Barnes and Noble (including Nook). http://tinyurl.com/6lqmgpd

Nancy’s Web site is: www.nancymehl.com. Her blog is www.nancymehl.blogspot.com. She is also very active on Facebook.



24 thoughts on “Writing The Cozy Mystery by Nancy Mehl

  1. Judy Burgi

    That was interesting learning about cozy mysteries! Thanks for this post. I loved it!



  2. Great post Nancy. I sorat write in that vein but with a little more snark…I think 🙂 I really enjoyed Inescapable and was glad we got to do a book tour for it at CFBA.


  3. This is a great article, Nancy! I love reading cozies and writing them. It is such fun working out the puzzle of “who did it” in my head. Can’t wait to read Inescapable.


  4. Thanks, Nancy, for not just describing, but including the thought behind it all.

    While I’m a huge Chandler fan, my mysteries have a definite cozy leaning.

    Guess I’ll have to start calling them Chandleresque cozies.


  5. Nike, I love this post. My husband insists that no one in the real world ever heard of a cozy mystery. I should make him read this!


    1. NikeChillemi

      Linda, You can lead a horse to water but you can’t make him drink. Ah, hem…did I say that. Don’t mean to imply your other half is as thick skulled as a horse.

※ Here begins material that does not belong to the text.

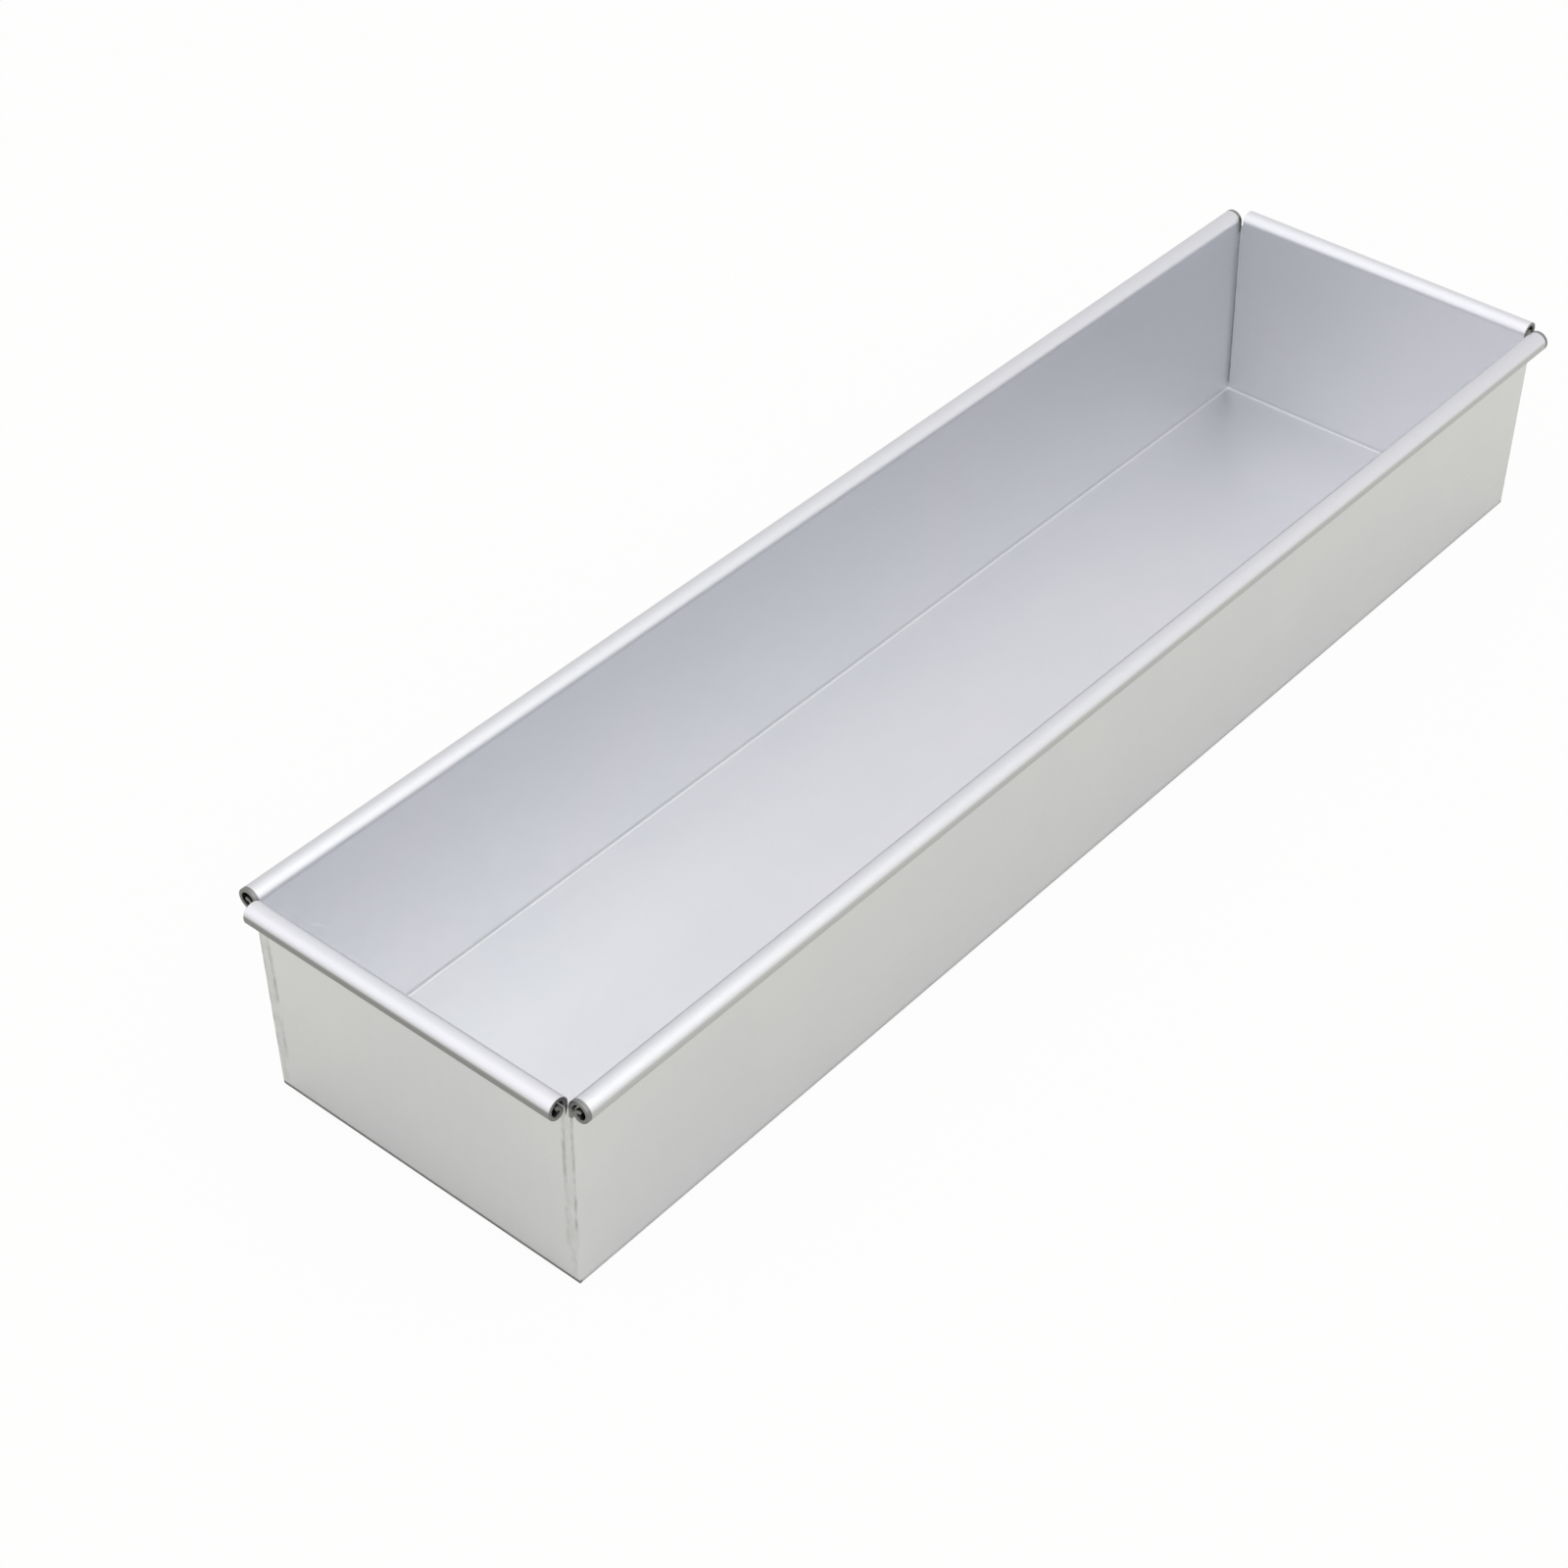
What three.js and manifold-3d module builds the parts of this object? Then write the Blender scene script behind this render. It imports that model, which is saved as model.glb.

Mine can be and often is, but I’m sure you’re hubby is mentally adroit in all things. 🙂


  6. The greatest cozy mystery of all may be that Agatha Christie once disappeared for eleven days. Does that make her story a cozy-cozy mystery? Speculation said she either had a nervous breakdown or did it on purpose. But for whatever reason, her husband had run off with another woman, and that seems to be reason enough for me. Very interesting article!


  7. and here i thought it was all about cozying up in front of the fireplace w/ my fave mystery and cup of hot chocolate! yikes ~ rewind & retake !

    thx Nancy for clarifying!
    and Nike for making this new education possible!